What I am getting at is this, is it impossible for Madam Tinubu’s efforts against the British Colonial government to be celebrated despite her dealings in the transatlantic slave trade? I am not one for redemption stories to be honest but the fact that she became an abolitionist (it is not specified whether she was dedicated to liberating slaves headed towards Europe and America or the domestic slaves she owned…this opens another can of worms). I personally don’t think we should be having the debate at all.

What I read
Tinubu Square, Central Lagos. MADAM EFUNROYE TINUBU
Denzer LaRay (1994), ‘Yoruba Women: A Historiographical Study’, The International Journal of African Historical Studies, Vol. 27, No. 1, pp. 1-39

14 thoughts on “On Madam Tinubu

  1. oh, I didn’t know about Madam Tinubu! Thanks for this post, it is great to learn new stuff about Nigerian history!!! It is interesting that she did not like very much the Brazil and Sierra Leon returnees and that she was deported from Lagos to Abeokuta… most importantly she went from selling slaves to fighting against slave trade! Cool stuff. I wish there was more information about individuals in Nigerian History like this. Perhaps it will help us understand more where we are coming from 🙂

    1. A few people don’t know about Madam Tinubu, that’s why I wrote this post!

      I can understand her not liking the Brazilian and Sierra Leonean returnees if they were disrespecting local authorities and traditions. That’d almost make it seem like they were on the side of the British colonialists.

      Me, I’d just like to know more about women from that period of Nigerian history.

  2. I spent my teen years in egbaland and i must confess that i didnt really know a lot about her. i see you mentioned Iyalode Efunsetan Aniwura and Madam Omosa. Try posting something about the two. thanks!!!

  3. Thanks for writing about Madame Tinubu. I completely agree with you that her legacy of social and political power deserves remembrance and reverence despite her involvement in the slave trade, it was different times to what we now live in. I read a play about her not too long ago that you might enjoy, it’s written by Akinwumi Isola and called ‘The Terror in Lagos’

    1. I loved that you said ‘it was different times to what we now live in’, I wish more people would keep this in mind when looking at history. It is not as if slave trade miraculously ended either.

      Akinwumi Isola’s play sounds interesting! I’ve heard of ‘The Terror in Lagos’ but avoided it because I heard that it was misogynistic. Is this true? I mean if you’re recommending it, it must be good.

      1. I liked it because although fictional it gave insight into Madame Tinubu’s legacy and particularly her way of dealing with the British interested me.
        In what way was it accused of being misogynistic?
        She does prostrate and call her husband “lord” if I remember correctly, but that may not be the wishes of the playwright but rather the reality, however ‘unfeminist’. I’m going to read LaRay and look forward to learning more about this intriguing woman.

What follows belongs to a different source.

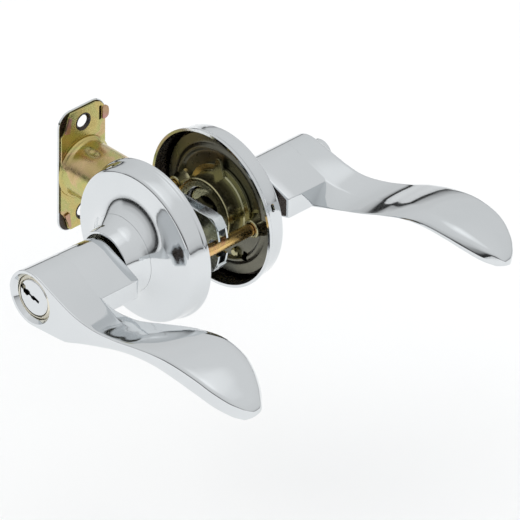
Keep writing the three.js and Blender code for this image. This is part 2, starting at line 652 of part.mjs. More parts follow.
// Face slot and the key channel behind it. It opens on the plug's -X side.
function keyPlug() {
  const head = turned([
    [0, EXT_FACE - 1.6], [PLUG_HEAD_R - 0.5, EXT_FACE - 1.6], [PLUG_HEAD_R, EXT_FACE - 2.1],
    [PLUG_HEAD_R, EXT_FACE - 3.9], [PLUG_R, EXT_FACE - 3.9], [PLUG_R, CYLINDER_REAR - 0.4],
    [0, CYLINDER_REAR - 0.4],
  ], EXT, FINE);
  const outline = new THREE.Shape([
    new THREE.Vector2(-9.0, -0.2), new THREE.Vector2(-5.2, -0.2), new THREE.Vector2(-4.4, -1.5),
    new THREE.Vector2(-2.4, -1.5), new THREE.Vector2(-1.6, -0.3), new THREE.Vector2(2.6, -0.3),
    new THREE.Vector2(2.6, 0.9), new THREE.Vector2(-2.2, 0.9), new THREE.Vector2(-3.0, -0.2),
    new THREE.Vector2(-4.0, -0.2), new THREE.Vector2(-4.8, 1.1), new THREE.Vector2(-9.0, 1.1),
  ]);
  let plug = head.subtract(plateY(outline, -EXT_FACE - 1, -57.4));
  for (const v of PIN_V) plug = plug.subtract(pinBore(v, 0.4, PLUG_R + 2));
  return plug;
}

function tailpiece() {
  const foot = rodY(3.6, -CYLINDER_REAR + 0.7, -CYLINDER_REAR + 2.0);
  const blade = box(-2.4, 2.4, -CYLINDER_REAR + 1.2, -26.0, -0.8, 0.8);
  return foot.add(blade);
}

function buildExterior() {
  addPart('exterior_lever', 'chrome', exteriorLeverSolid(), exterior);
  addPart('exterior_drive_sleeve', 'zinc_yellow', driveSleeve(EXT), exterior);
  const cylinder = new THREE.Group();
  cylinder.rotation.y = THREE.MathUtils.degToRad(KEYWAY_TILT);
  exterior.add(cylinder);
  addPart('cylinder_body', 'brass', cylinderBody(), cylinder);
  const capX = BIBLE_REACH - 0.7;
  const cap = box(capX, capX + 0.6, -EXT_FACE + 6.6, -60.4, -3.2, 3.2);
  addPart('pin_chamber_cap', 'brass', cap, cylinder);
  addPart('key_plug', 'chrome', keyPlug(), cylinder);
  addPart('tailpiece', 'zinc_silver', tailpiece(), cylinder);
  PIN_V.forEach((v, i) => {
    const driver = rodX(PIN_R, SHEAR + 0.2, SHEAR + 4.6, -v, 0, 16);
    addPart(`driver_pin_${i + 1}`, 'brass', driver, cylinder);
    const keyPin = rodX(PIN_R, SHEAR - 0.2 - KEY_PIN_LENGTH[i], SHEAR - 0.2, -v, 0, 16);
    addPart(`key_pin_${i + 1}`, 'brass', keyPin, cylinder);
  });
}

buildExterior();

// ---- interior lever, spindle, latch cam, turn button ----
function spindle() {
  const outer = box(-SPINDLE_HALF, SPINDLE_HALF, -20.0, 46.0, -SPINDLE_HALF, SPINDLE_HALF);
  return outer.subtract(rodY(3.0, -21, 47, 0, 0, 24));
}

function latchCam() {
  const hub = rodY(CAM_R, -3.9, 3.9, 0, 0, 40);
  const finger = new THREE.Shape();
  finger.moveTo(-1.6, 0);
  finger.lineTo(1.6, 0);
  finger.lineTo(CAM_TIP_ROUND, CAM_TIP_R);
  finger.absarc(0, CAM_TIP_R, CAM_TIP_ROUND, 0, Math.PI, false);
  const arm = plateY(finger, -1.5, -0.05).rotate([0, -LEVER_TURN / 2, 0]);
  const square = SPINDLE_HALF + 0.15;
  return hub.add(arm).subtract(box(-square, square, -6, 6, -square, square));
}

function turnButton() {
  const knob = turned([
    [0, 70.5], [BUTTON_R, 70.5], [BUTTON_R, 78.4], [BUTTON_R - 0.5, 79.2], [BUTTON_R - 1.6, 79.6],
    [0, 79.6],
  ], INT, FINE);
  return knob.subtract(box(-5.2, 5.2, 77.8, 81, -0.8, 0.8));
}

function lockShaft() {
  return rodY(1.9, -23.0, 70.2).add(rodY(2.8, 67.8, 70.2));
}

addPart('interior_lever', 'chrome', interiorLeverSolid());
addPart('interior_drive_sleeve', 'zinc_yellow', driveSleeve(INT));
addPart('spindle', 'zinc_olive', spindle());
addPart('latch_cam', 'zinc_silver', latchCam());
addPart('turn_button', 'chrome', turnButton());
addPart('lock_shaft', 'zinc_silver', lockShaft());

export default object;
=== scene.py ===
import json
import math

import bmesh
import bpy
from mathutils import Matrix, Vector


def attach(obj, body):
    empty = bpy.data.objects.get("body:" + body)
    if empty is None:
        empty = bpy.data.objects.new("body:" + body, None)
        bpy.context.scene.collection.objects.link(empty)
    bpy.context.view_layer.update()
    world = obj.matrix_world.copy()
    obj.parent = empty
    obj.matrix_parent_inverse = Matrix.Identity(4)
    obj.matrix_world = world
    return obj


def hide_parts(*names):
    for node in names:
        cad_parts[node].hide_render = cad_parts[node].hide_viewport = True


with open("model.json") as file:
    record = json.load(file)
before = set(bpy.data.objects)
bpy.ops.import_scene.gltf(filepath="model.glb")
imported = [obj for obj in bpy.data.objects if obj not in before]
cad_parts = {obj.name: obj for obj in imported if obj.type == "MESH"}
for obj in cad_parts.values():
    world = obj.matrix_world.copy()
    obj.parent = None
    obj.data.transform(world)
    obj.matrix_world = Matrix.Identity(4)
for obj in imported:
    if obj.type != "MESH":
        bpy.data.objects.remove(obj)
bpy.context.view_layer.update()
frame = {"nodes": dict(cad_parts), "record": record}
NODES = frame["nodes"]
MM = 0.001
EXT, INT = -1, 1

# ---- dimensions, in millimetres and degrees, as in the CAD ----
# A distance called v runs outwards from the middle of the door, on either side of it.
BACKSET = 60.3          # from the spindle to the faceplate's outer face
THROW = 11.0            # how far the bolt stands out of the faceplate
DOOR_FACE = 16.4        # v of the door's face, where the roses' rims rest
PLATE_V = 21.4          # v of the mounting plates' flat
POST_X, POST_R = 22.5, 2.6
DROOP = 4.4             # how far the exterior lever hangs below level
KEYWAY_TILT = 14.6      # how far the cylinder is turned in that lever
EXT_FACE, INT_FACE = 83.2, 73.6
SHIFT, SHORTER = 4.0, 5.6   # the interior lever stands nearer the door, and its end is cut shorter
SLEEVE_BORE = 9.95      # radius of the bore in each hub that takes the drive sleeve


# ---- materials ----
GRAIN_DEPTH = 0.00004   # metres


def new_material(name):
    """A new material, its node tree and its Principled shader."""
    mat = bpy.data.materials.new(name)
    mat.use_nodes = True
    nt = mat.node_tree
    shader = next(n for n in nt.nodes if n.type == "BSDF_PRINCIPLED")
    return mat, nt, shader


def noise(nt, scale, detail, stretch=(1, 1, 1), distortion=0.0):
    coords = nt.nodes.new("ShaderNodeTexCoord")
    mapping = nt.nodes.new("ShaderNodeMapping")
    mapping.inputs["Scale"].default_value = stretch
    tex = nt.nodes.new("ShaderNodeTexNoise")
    tex.inputs["Scale"].default_value = scale
    tex.inputs["Detail"].default_value = detail
    tex.inputs["Distortion"].default_value = distortion
    nt.links.new(coords.outputs["Object"], mapping.inputs["Vector"])
    nt.links.new(mapping.outputs["Vector"], tex.inputs["Vector"])
    return tex


def ramp(nt, source, stops):
    node = nt.nodes.new("ShaderNodeValToRGB")
    els = node.color_ramp.elements
    while len(els) < len(stops):
        els.new(0.5)
    for el, (pos, colour) in zip(els, stops):
        el.position = pos
        el.color = (*colour, 1.0)
    nt.links.new(source.outputs["Fac"], node.inputs["Fac"])
    return node


def spread(nt, source, low, high):
    """Maps the middle of a noise's range to low..high."""
    node = nt.nodes.new("ShaderNodeMapRange")
    node.inputs["From Min"].default_value = 0.3
    node.inputs["From Max"].default_value = 0.7
    node.inputs["To Min"].default_value = low
    node.inputs["To Max"].default_value = high
    nt.links.new(source.outputs["Fac"], node.inputs["Value"])
    return node


def bump(nt, shader, source, strength, distance):
    node = nt.nodes.new("ShaderNodeBump")
    node.inputs["Strength"].default_value = strength
    node.inputs["Distance"].default_value = distance
    nt.links.new(source.outputs["Fac"], node.inputs["Height"])
    nt.links.new(node.outputs["Normal"], shader.inputs["Normal"])


def metal(name, stops, scale, rough, grain=900.0, strength=0.05, distortion=0.0,
          stretch=(1, 1, 1)):
    """A metal with a clouded tint, and a fine grain in its roughness and relief."""
    mat, nt, shader = new_material(name)
    shader.inputs["Metallic"].default_value = 1.0
    tint = ramp(nt, noise(nt, scale, 3.0, stretch, distortion), stops)
    nt.links.new(tint.outputs["Color"], shader.inputs["Base Color"])
    fine = noise(nt, grain, 3.0, stretch)
    nt.links.new(spread(nt, fine, *rough).outputs["Result"], shader.inputs["Roughness"])
    bump(nt, shader, fine, strength, GRAIN_DEPTH)
    return mat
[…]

        1. I can see why her prostrating and calling her husband ‘lord’ would put off some people. Especially the calling her husband ‘lord’, this is not accurate in Yoruba. I can understand if the author was borrowing from English period historical works but to me, this is very inaccurate for the Yoruba setting.

          I had to get a second opinion on this and it’s the same thing. Of course the language has changed since then nevertheless, I don’t think Yoruba women were calling themselves ‘lord’ in the past. Also the prostrating, to me, is not accurate as well. I know that there are and have been Yoruba women that prostrate to their husbands but as far as I know this is not the tradition or culture but something that depends on the whims of the husband. Maybe it is a regional thing.

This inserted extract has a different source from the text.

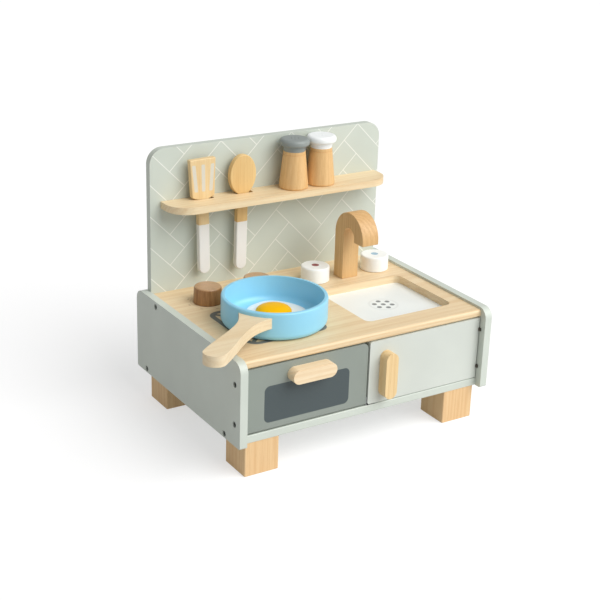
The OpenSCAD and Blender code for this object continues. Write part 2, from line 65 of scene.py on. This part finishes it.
class Surface:
    """A node material whose coordinates are millimetres from the cabinet's middle.

    Its methods take numbers or sockets, add shader nodes, and return a socket.
    """

    NOISE_SHIFT = (1, 0.7, 1.3)  # how far a shift of 1 moves a noise along x, y and z
    MIX_COLOURS = (6, 7)  # the Mix node's two colour inputs
    MIX_RESULT = 2  # and its colour output
    EDGE_SAMPLES = 4
    EDGE_TURN = (0.01, 0.12)  # 1 minus the two normals' dot product, where an edge starts and is full

    def __init__(self, name, specular=0.5):
        self.mat = bpy.data.materials.new(name)
        self.mat.use_nodes = True
        self.tree = self.mat.node_tree
        self.tree.nodes.clear()
        out = self.add("ShaderNodeOutputMaterial")
        self.shader = self.add("ShaderNodeBsdfPrincipled")
        self.tree.links.new(self.shader.outputs[0], out.inputs[0])
        self.put(self.shader, "Specular IOR Level", specular)
        coords = self.add("ShaderNodeTexCoord")
        shift = self.add("ShaderNodeVectorMath")
        shift.operation = "SUBTRACT"
        self.put(shift, 0, coords.outputs["Object"])
        self.put(shift, 1, tuple(CAB))
        scale = self.add("ShaderNodeVectorMath")
        scale.operation = "SCALE"
        self.put(scale, 0, shift.outputs[0])
        self.put(scale, "Scale", 1 / MM)
        self.p = scale.outputs[0]
        split = self.add("ShaderNodeSeparateXYZ")
        self.put(split, 0, self.p)
        self.x, self.y, self.z = split.outputs

    def add(self, kind):
        return self.tree.nodes.new(kind)

    def put(self, node, slot, value):
        """Links a socket, or sets a constant, on one of the node's inputs."""
        if isinstance(value, bpy.types.NodeSocket):
            self.tree.links.new(value, node.inputs[slot])
        else:
            node.inputs[slot].default_value = value

    def math(self, op, a, b=0.0, clamp=False):
        n = self.add("ShaderNodeMath")
        n.operation = op
        n.use_clamp = clamp
        self.put(n, 0, a)
        self.put(n, 1, b)
        return n.outputs[0]

    def plus(self, a, b):
        return self.math("ADD", a, b)

    def minus(self, a, b):
        return self.math("SUBTRACT", a, b)

    def times(self, a, b):
        return self.math("MULTIPLY", a, b)

    def least(self, a, b):
        return self.math("MINIMUM", a, b)

    def most(self, a, b):
        return self.math("MAXIMUM", a, b)

    def abs(self, a):
        return self.math("ABSOLUTE", a)

    def length(self, a, b):
        return self.math("SQRT", self.plus(self.times(a, a), self.times(b, b)))

    def inside(self, distance, limit, soft):
        """1 where distance is under limit, 0 where it is over, with an edge soft wide."""
        return self.math("DIVIDE", self.minus(limit, distance), soft, clamp=True)

    def band(self, distance, middle, half, soft):
        """1 where distance is within half of middle, 0 elsewhere."""
        return self.inside(self.abs(self.minus(distance, middle)), half, soft)

    def upper_face(self, top, depth=0.5, soft=0.2):
        """1 from the height top down to depth mm below it, 0 lower down."""
        return self.inside(self.times(self.z, -1.0), depth - top, soft)

    def front_face(self, front, depth=0.5, soft=0.2):
        """1 from the plane y = front to depth mm behind it, 0 further back."""
        return self.inside(self.y, front + depth, soft)

    def rounded(self, a, b, half_a, half_b, r):
        """Signed distance to a rounded rectangle about 0,0."""
        qa = self.plus(self.abs(a), r - half_a)
        qb = self.plus(self.abs(b), r - half_b)
        out = self.length(self.most(qa, 0.0), self.most(qb, 0.0))
        return self.minus(self.plus(out, self.least(self.most(qa, qb), 0.0)), r)

    def noise(self, size, stretch=(1, 1, 1), detail=3.0, rough=0.5, shift=0.0):
        """Noise with features about size mm wide, longer where stretch is above 1."""
        place = self.add("ShaderNodeMapping")
        self.put(place, 0, self.p)
        self.put(place, "Location", [shift * way for way in self.NOISE_SHIFT])
        self.put(place, "Scale", [1 / (size * s) for s in stretch])
        n = self.add("ShaderNodeTexNoise")
        self.put(n, "Vector", place.outputs[0])
        self.put(n, "Scale", 1.0)
        self.put(n, "Detail", detail)
        self.put(n, "Roughness", rough)
        return n.outputs[0]

    def ramp(self, value, lo, hi):
        """value from lo to hi, mapped smoothly to 0 to 1."""
        n = self.add("ShaderNodeMapRange")
        n.interpolation_type = "SMOOTHSTEP"
        self.put(n, 0, value)
        self.put(n, 1, lo)
        self.put(n, 2, hi)
        return n.outputs[0]

    def mix(self, amount, a, b):
        """Colour a where amount is 0, colour b where it is 1."""
        n = self.add("ShaderNodeMix")
        n.data_type = "RGBA"
        self.put(n, 0, amount)
        for slot, colour in zip(self.MIX_COLOURS, (a, b)):
            linked = isinstance(colour, bpy.types.NodeSocket)
            self.put(n, slot, colour if linked else (*colour, 1))
        return n.outputs[self.MIX_RESULT]

    def edges(self, radius):
        """1 along edges, 0 on the flats."""
        bevel = self.add("ShaderNodeBevel")
        bevel.samples = self.EDGE_SAMPLES
        self.put(bevel, "Radius", radius * MM)
        geometry = self.add("ShaderNodeNewGeometry")
        dot = self.add("ShaderNodeVectorMath")
        dot.operation = "DOT_PRODUCT"
        self.put(dot, 0, bevel.outputs[0])
        self.put(dot, 1, geometry.outputs["Normal"])
        return self.ramp(self.minus(1.0, dot.outputs["Value"]), *self.EDGE_TURN)

    def bump(self, height, depth, strength):
        """Relief from a height of 0 to 1 that stands for depth mm."""
        n = self.add("ShaderNodeBump")
        self.put(n, "Strength", strength)
        self.put(n, "Distance", depth * MM)
        self.put(n, "Height", height)
        self.put(self.shader, "Normal", n.outputs[0])

    def finish(self, colour, rough):
        """Gives the shader its colour and roughness, and returns the material."""
        self.put(self.shader, "Base Color", colour)
        self.put(self.shader, "Roughness", rough)
        return self.mat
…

          I always assumed Madam Tinubu never married because the information out there is about her, not her husband or any children she may have had.

          Btw do you speak or understand Yoruba?

  4. Greetings sis, and thank you for this insightful post. There is a book I encourage all of sisters to read or have in our private library: Yoruba Women, Work, And Social Change by Marjorie Keniston McIntosh. This book does sight and acknowledge contributions from Madam Tinubu (p. 135), Efunstein Aniwura (p. 137) and Madam Omosa (p. 140). However, I will be on the look out for books exclusively written of each of the Iyalode.

    1. Oh that book sounds awesome! I’ll have to check it out. Please if your find books on either Efunsetan or Madam Omosa please let me know. We need to know more about them!

  5. No reply button under your last comment…

    I don’t speak Yoruba. I see how the prostrating and patriarchal aristocracy of British legacy can be (and is) offensive. Then again I’m offended even reading works of writers like Fanon who use “man” as general label. What does one do?…
    Could lord be a translation of another yoruba term (in the incorrect way Oba is translated to king)? Either way and even though she lived in an era where colonial influences prevailed, I absolutely don’t believe it to be, nor would I recommend ‘The terror in Lagos’ as a quintessential work on Tinubu and mentioning it in this particular discussion thread might have been misleading. But it’s a fairly intriguing read, even if just as a social commetnary on the ideas about Madam Tinubu that have been contemporarily manifested through works of this nature, which undoubtedly make up for a lack in historical fact through melodrama.

    1. Ah, I think there’s a limit with the reply buttons.

      I can understand your offence reading Fanon, I’m only just now learning to appreciate his work.

      The Yoruba word for husband does not translate to ‘lord’ so it’d still be wrong in the context…unless Madam Tinubu’s husband had a title or something (in which case, he’d most likely call her by her own title). So if she was calling him ‘lord’, then perhaps for more accuracy, he should be calling her ‘lady’ too as they would be referring to each other’s social titles, not their marital status. I don’t know if I’m making sense with this….

      I’d read ‘The Terror in Lagos’ if I get my hands on it! When it comes to African history, a lot of the sources (in particular oral tradition) may be regarded as untrustworthy but I think it is worth examining them. There must be something on Madam Tinubu in that form, I hope.

  6. Yes! I agree. It’s like saying Native American(Asians) gave away America. They never ha a concept of owning land. Afrakan thought more in the lines of Servitude. The same way if you get caught on a suspend license your go to jail and either pay or fine or do community service. Thats why once she found out she revolted against it.